I turned back to the tray and slammed the pitcher onto it. “They brought her here to surprise you. Obviously nobody prepared her for the surprise
she
was in store for.”

She caught my hand under hers this time. “This is exactly what I'm talking about. You really knew Bethany before I did. I think you're the only one who can walk her through this.”

Don't. Don't you even use this on me.

“I know it's asking a lot,” Sonia said, “but nobody can give her what she needs right now except you. This is God's will.”

Curse you, Sonia Cabot.

“I've started a conversation with the admin office,” said a toocheerful voice in the doorway. “The social worker will be in tomorrow.”

I had never before been happy to see Marnie. I half-ran to the restroom down the hall and hid in a stall. Not even bothering to sit down on the toilet, I pressed my forehead against the cold metal and imagined myself saying no to Sonia.

No, I can't pack up and leave my house for three months.

No, I can't take my husband back to Nashville where he can be with
his lover.

No, I can't keep track of your meds and your appointments while
some twenty-year-old fawns over him and I read about how faithless
and fat I am.

No, I can't dump everything to do your bidding. Again. I can't. I
won't.

But my imagination wasn't up for it. I only saw that little cherub face, heard that fragile voice saying, “Are you ever coming to my house?”

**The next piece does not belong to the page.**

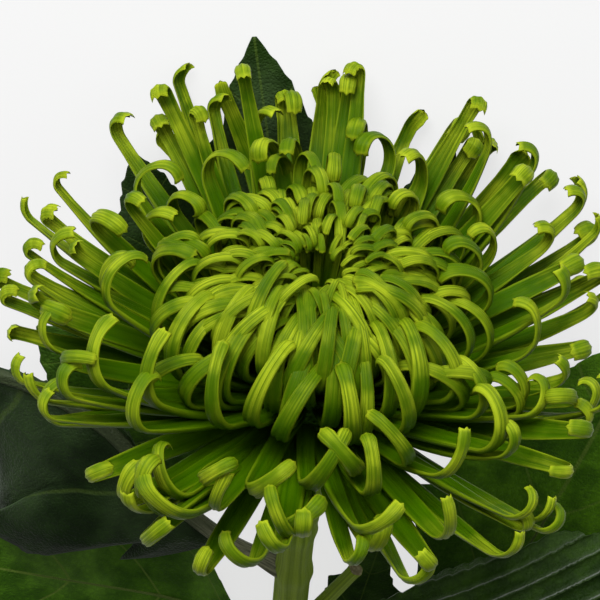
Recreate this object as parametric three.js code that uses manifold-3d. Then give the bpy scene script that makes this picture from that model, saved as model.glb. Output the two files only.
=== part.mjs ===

“Yeah, Bethany,” I whispered. “I guess I am.”

CHAPTER TWELVE

A
s the cab drove me home to Havertown on Sunday, I wondered how the life I'd left there could possibly have gone on. Why were cars still pulling into the drive-through grocery at the Swiss Farm just as they always had? Why were people still standing in line at Rita's Water Ice as they were on every sweltering summer day?